Your answer should consist solely of the lines from the one with "Keep writing the" through the one with "mesh.materials.append(finish)", copied exactly, endpoints included.

+++ GIVEN ENTRIES +++

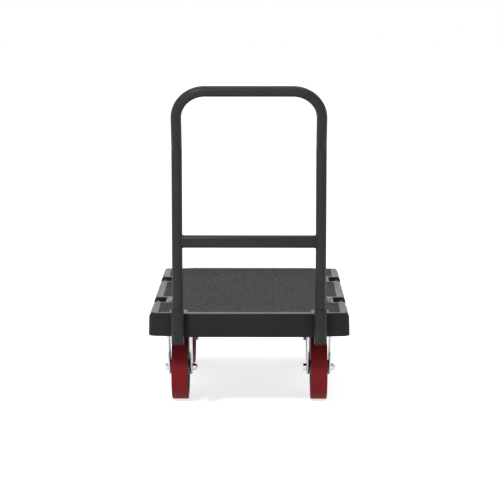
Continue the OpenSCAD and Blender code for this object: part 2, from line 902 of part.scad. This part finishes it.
deck();
handle_upright(-1);  // handle_upright_left
handle_upright(1);  // handle_upright_right
handle_bow();
handle_crossbar();
handle_sleeve(-1);  // handle_sleeve_left
handle_sleeve(1);  // handle_sleeve_right
sleeve_plug(-1);  // sleeve_plug_left
sleeve_plug(1);  // sleeve_plug_right
hinge_lug(-1);  // hinge_lug_left
hinge_lug(1);  // hinge_lug_right
hinge_bracket(-1);  // hinge_bracket_left
hinge_bracket(1);  // hinge_bracket_right
hinge_pin(-1);  // hinge_pin_left
hinge_pin(1);  // hinge_pin_right
hinge_pin_clips();
bracket_bolts();
bracket_nuts();
lock_body(-1);  // lock_body_left
lock_body(1);  // lock_body_right
lock_spring(-1);  // lock_spring_left
lock_spring(1);  // lock_spring_right
lock_pin(-1);  // lock_pin_left
lock_pin(1);  // lock_pin_right
lock_knob(-1);  // lock_knob_left
lock_knob(1);  // lock_knob_right
swivel_plate(-1);  // swivel_plate_left
swivel_plate(1);  // swivel_plate_right
swivel_balls();
kingpins();
kingpin_nuts();
swivel_fork(-1);  // swivel_fork_left
swivel_fork(1);  // swivel_fork_right
rigid_fork(-1);  // rigid_fork_left
rigid_fork(1);  // rigid_fork_right
caster_bolts();
caster_inserts();
front_axle(-1) axle_bolt();  // axle_bolt_front_left
front_axle(1) axle_bolt();  // axle_bolt_front_right
front_axle(-1) axle_nut();  // axle_nut_front_left
front_axle(1) axle_nut();  // axle_nut_front_right
front_axle(-1) axle_spacer();  // axle_spacer_front_left
front_axle(1) axle_spacer();  // axle_spacer_front_right
rear_axles() axle_bolt();  // axle_bolts_rear
rear_axles() axle_nut();  // axle_nuts_rear
rear_axles() axle_spacer();  // axle_spacers_rear
wheel_core(-1, front_axle_y);  // wheel_core_front_left
wheel_core(1, front_axle_y);  // wheel_core_front_right
wheel_core(-1, rigid_y);  // wheel_core_rear_left
wheel_core(1, rigid_y);  // wheel_core_rear_right
tread(-1, front_axle_y);  // tread_front_left
tread(1, front_axle_y);  // tread_front_right
tread(-1, rigid_y);  // tread_rear_left
tread(1, rigid_y);  // tread_rear_right
roller_bearing(-1, front_axle_y);  // roller_bearing_front_left
roller_bearing(1, front_axle_y);  // roller_bearing_front_right
roller_bearing(-1, rigid_y);  // roller_bearing_rear_left
roller_bearing(1, rigid_y);  // roller_bearing_rear_right
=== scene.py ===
import json
import math

import bmesh
import bpy
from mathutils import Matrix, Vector


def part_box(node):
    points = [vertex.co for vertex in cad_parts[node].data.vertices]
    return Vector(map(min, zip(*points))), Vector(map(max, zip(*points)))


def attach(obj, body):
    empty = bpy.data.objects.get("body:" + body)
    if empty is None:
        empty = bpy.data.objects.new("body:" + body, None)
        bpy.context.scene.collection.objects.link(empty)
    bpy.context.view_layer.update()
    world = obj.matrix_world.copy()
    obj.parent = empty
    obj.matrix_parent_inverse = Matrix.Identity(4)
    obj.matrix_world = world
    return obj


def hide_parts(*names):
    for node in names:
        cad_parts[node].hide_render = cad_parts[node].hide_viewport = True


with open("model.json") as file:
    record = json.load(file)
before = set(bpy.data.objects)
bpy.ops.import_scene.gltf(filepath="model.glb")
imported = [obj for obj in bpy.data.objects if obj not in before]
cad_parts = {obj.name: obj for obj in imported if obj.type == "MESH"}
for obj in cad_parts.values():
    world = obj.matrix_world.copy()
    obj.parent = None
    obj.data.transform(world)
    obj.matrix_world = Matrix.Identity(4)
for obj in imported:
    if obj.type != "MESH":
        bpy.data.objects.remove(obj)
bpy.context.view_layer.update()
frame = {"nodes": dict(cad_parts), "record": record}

MM = 0.001
NODES = frame["nodes"]
BODY_OF = {}
for body_name, node_names in frame["record"]["behaviour"]["bodies"].items():
    for node_name in node_names:
        BODY_OF[node_name] = body_name
SLOT_OF = {row["node"]: row["material_slot"] for row in frame["record"]["subparts"]}


# ---------------------------------------------------------------- measures from the frame

def centre(node):
    lo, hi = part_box(node)
    return (Vector(lo) + Vector(hi)) / 2


def low(node):
    return Vector(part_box(node)[0])


def high(node):
    return Vector(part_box(node)[1])


DECK_LO, DECK_HI = low("deck"), high("deck")
TUBE_R = (high("handle_upright_left").x - low("handle_upright_left").x) / 2


# ---------------------------------------------------------------- sizes of what Blender adds

MID_Y = (DECK_LO.y + DECK_HI.y) / 2
DECK_ROUND = 1.8 * MM           # rounding of the deck's outer edges
SIDE_BAND, END_BAND = 14 * MM, 24 * MM  # how far in from its sides and ends the deck's edges are rounded
SLOT_SPREAD = 204 * MM          # middle of the deck to the middle of a slot
SLOT_HALF = 57 * MM             # half the length of the smooth pad round a slot
PANEL_X = 276 * MM              # middle of the deck to the smooth side rim
PAD_X = 244 * MM                # middle of the deck to a slot's smooth pad
NEAR_RIM = 25 * MM
FAR_RIM = 30 * MM
PANEL_DROP = 1.0 * MM           # depth of the textured panel
PANEL_SLOPE = 1.6 * MM          # width of the slope down to it
STUD_PITCH = 6 * MM
STUD_RISE = 0.9 * MM
STUD_CLEAR = 4.8 * MM           # stud's middle to the edge of the panel
STUD_FILL = 0.42                # half a stud's width, as a share of the pitch
STUD_SINK = 0.05 * MM
HINGE = centre("handle_upright_right")
HINGE_PAD = 26 * MM             # half the width of the smooth pad round a hinge
HINGE_END = high("hinge_bracket_right").y + 9 * MM
CROSSBAR_BEAD, LUG_BEAD, FORK_BEAD = 1.5 * MM, 1.1 * MM, 1.6 * MM
FORK_BEAD_HALF = 32 * MM        # half the length of a fork's bead
PLATE_T = 6.35 * MM             # caster plate
NUT_GAP = 0.35 * MM             # kingpin nut's top to the underside of the fork's crown

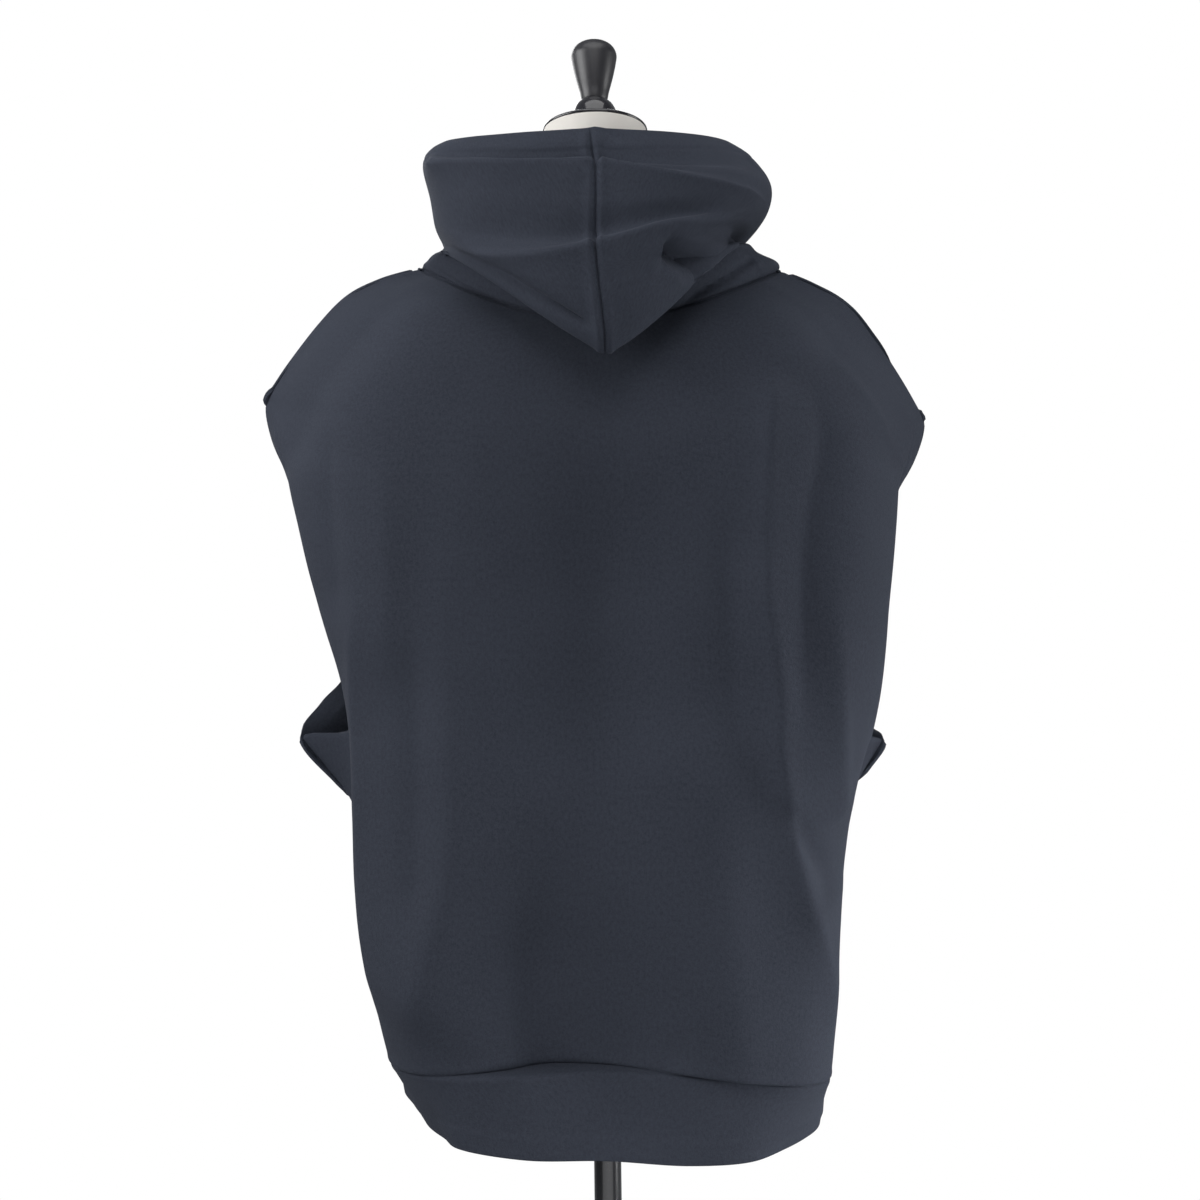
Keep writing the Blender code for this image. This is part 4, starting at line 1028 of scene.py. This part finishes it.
def put(name, mesh, finish, slot, *nodes):
    """Adds a finished mesh to the scene in place of its nodes."""
    piece = bpy.data.objects.new(name, mesh)
    bpy.context.scene.collection.objects.link(piece)
    return settle(piece, finish, slot, *nodes)


def settle(piece, finish, slot, *nodes):
    mesh = piece.data
    mesh.materials.clear()
    mesh.materials.append(finish)
    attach(piece, BODY)
    if nodes:
        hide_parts(*nodes)
    return piece


def free_edges(grid, free, closed):
    """How far the wall bulges along each edge of a grid: full where it is free, none at a seam."""
    edges = {"bottom": grid[0], "top": grid[-1], "first": grid[:, 0], "last": grid[:, -1]}
    bulges = {}
    for edge, rows in free.items():
        length = lengths_along(edges[edge][rows])
        full = np.minimum(np.minimum(length, length[-1] - length) / EDGE_TAPER, 1)
        bulges[edge] = (rows, np.ones_like(full) if closed else full)
    return bulges


def walled(grid, facing, wall, free, closed):
    """Points, faces and flat-cut places of a grid and its inner face, round at its free edges."""
    rows, columns = grid.shape[:2]
    normals = outward(grid, facing)
    if closed:
        normals = ring_normals(normals)
    inner = grid - normals * wall
    across, along = from_edge(grid, "first"), from_edge(grid, "bottom")
    laid = np.stack([across - across[:, columns // 2, None], along], axis=2)
    points, flat = [grid.reshape(-1, 3), inner.reshape(-1, 3)], [laid.reshape(-1, 2)] * 2
    index = np.arange(rows * columns).reshape(rows, columns)

    def strip(low, high):
        return np.stack([low[:-1], low[1:], high[1:], high[:-1]], axis=1)

    faces = [strip(low, high) for low, high in zip(index, index[1:])]
    faces += [face[:, ::-1] + rows * columns for face in faces]
    bulges = free_edges(grid, free, closed)
    for edge, here, beside in (
        ("bottom", (0, slice(None)), (1, slice(None))),
        ("top", (-1, slice(None)), (-2, slice(None))),
        ("first", (slice(None), 0), (slice(None), 1)),
        ("last", (slice(None), -1), (slice(None), -2)),
    ):
        if closed and edge in ("first", "last"):
            continue
        off = grid[here] - grid[beside]
        off -= normals[here] * (off * normals[here]).sum(-1, keepdims=True)
        bulge = np.zeros(len(off))
        if edge in bulges:
            place, full = bulges[edge]
            bulge[place] = wall / 2 * full
        lines = [index[here]]
        for turn in np.linspace(0, math.pi, EDGE_ROUND_STEPS + 2)[1:-1]:
            share = (1 - math.cos(turn)) / 2
            middle = grid[here] * (1 - share) + inner[here] * share
            lines.append(sum(len(p) for p in points) + np.arange(len(off)))
            points.append(middle + unit(off) * (bulge * math.sin(turn))[:, None])
            flat.append(laid[here])
        lines.append(index[here] + rows * columns)
        faces += [strip(low, high) for low, high in zip(lines, lines[1:])]
    return np.concatenate(points), np.concatenate(faces), np.concatenate(flat)


def cloth_mesh(name, points, faces, flat):
    """A smooth mesh with its flat cut as its UV map."""
    mesh = bpy.data.meshes.new(name)
    mesh.from_pydata(points.tolist(), [], faces.tolist())
    corners = np.empty(len(mesh.loops), int)
    mesh.loops.foreach_get("vertex_index", corners)
    mesh.uv_layers.new(name="Flat cut").data.foreach_set("uv", flat[corners].ravel())
    bm = bmesh.new()
    bm.from_mesh(mesh)
    bmesh.ops.remove_doubles(bm, verts=bm.verts, dist=MERGE)
    bmesh.ops.recalc_face_normals(bm, faces=bm.faces)
    bm.to_mesh(mesh)
    bm.free()
    mesh.shade_smooth()
    mesh.set_sharp_from_angle(angle=CLOTH_CREASE)
    return mesh


def cloth(name, node, grid, facing, free, closed=False):
    """A cut piece of jersey with its thickness on the inside."""
    wall = bpy.context.scene.hoodie_cloth.wall
    mesh = cloth_mesh(name, *walled(grid, facing, wall, free, closed))
    return put(name, mesh, jersey(), "jersey", node)


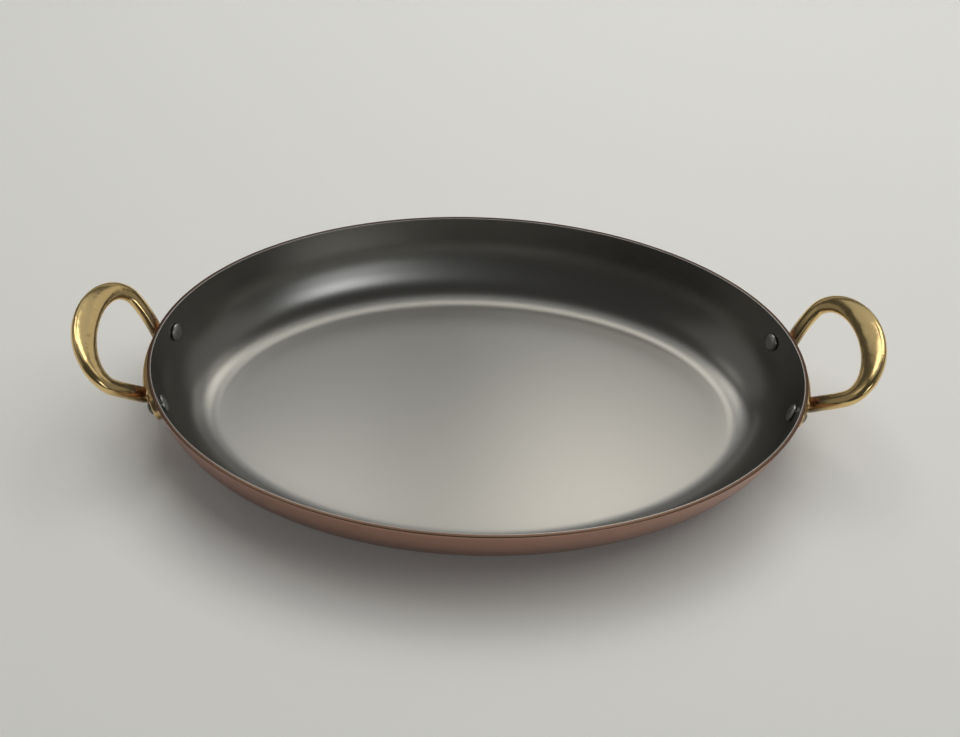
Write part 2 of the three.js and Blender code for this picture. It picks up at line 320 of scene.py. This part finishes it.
def add_turned(mesh, outline, seat, axis):
    """Adds a turned solid whose outline is (radius, height), stood at seat along axis."""
    turn = Vector((0, 0, 1)).rotation_difference(axis)
    first = mesh.verts.new(seat + turn @ Vector((0, 0, outline[0][1])))
    rows = []
    for radius, height in outline:
        row = []
        for i in range(TURNED_SEGMENTS):
            angle = 2 * math.pi * i / TURNED_SEGMENTS
            point = Vector((radius * math.cos(angle), radius * math.sin(angle), height))
            row.append(mesh.verts.new(seat + turn @ point))
        rows.append(row)
    last = mesh.verts.new(seat + turn @ Vector((0, 0, outline[-1][1])))
    skin_rings(mesh, first, rows, last)


def turned(name, outline, seat, axis):
    """One turned solid as mesh data."""
    mesh = bmesh.new()
    add_turned(mesh, outline, seat, axis)
    return finished_mesh(name, mesh)


def settle(piece):
    """Applies a piece's modifiers to its mesh."""
    graph = bpy.context.evaluated_depsgraph_get()
    old = piece.data
    piece.data = bpy.data.meshes.new_from_object(piece.evaluated_get(graph))
    piece.modifiers.clear()
    bpy.data.meshes.remove(old)


def cut(piece, tools):
    """Cuts closed meshes out of a piece."""
    for tool in tools:
        cutter = new_piece("cutter", tool)
        step = piece.modifiers.new("cut", "BOOLEAN")
        step.operation = "DIFFERENCE"
        step.solver = "MANIFOLD"
        step.object = cutter
        settle(piece)
        bpy.data.objects.remove(cutter)
        bpy.data.meshes.remove(tool)


def turned_over(data):
    """The same mesh at the other end of the pan."""
    copy = data.copy()
    copy.transform(Matrix.Rotation(math.pi, 4, "Z"))
    return copy


def shade(piece, degrees):
    """Smooth shading with a crisp line wherever the surface turns by more than this."""
    data = piece.data
    for face in data.polygons:
        face.use_smooth = True
    data.set_sharp_from_angle(angle=math.radians(degrees))


def dress(piece, material, slot, *nodes):
    """Gives a piece its finish, its body and the CAD nodes that it stands for."""
    piece.data.materials.clear()
    piece.data.materials.append(material)
    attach(piece, BODY)
    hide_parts(*nodes)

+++

*RESULT OF THE TASK:*
Keep writing the Blender code for this image. This is part 4, starting at line 1028 of scene.py. This part finishes it.
def put(name, mesh, finish, slot, *nodes):
    """Adds a finished mesh to the scene in place of its nodes."""
    piece = bpy.data.objects.new(name, mesh)
    bpy.context.scene.collection.objects.link(piece)
    return settle(piece, finish, slot, *nodes)


def settle(piece, finish, slot, *nodes):
    mesh = piece.data
    mesh.materials.clear()
    mesh.materials.append(finish)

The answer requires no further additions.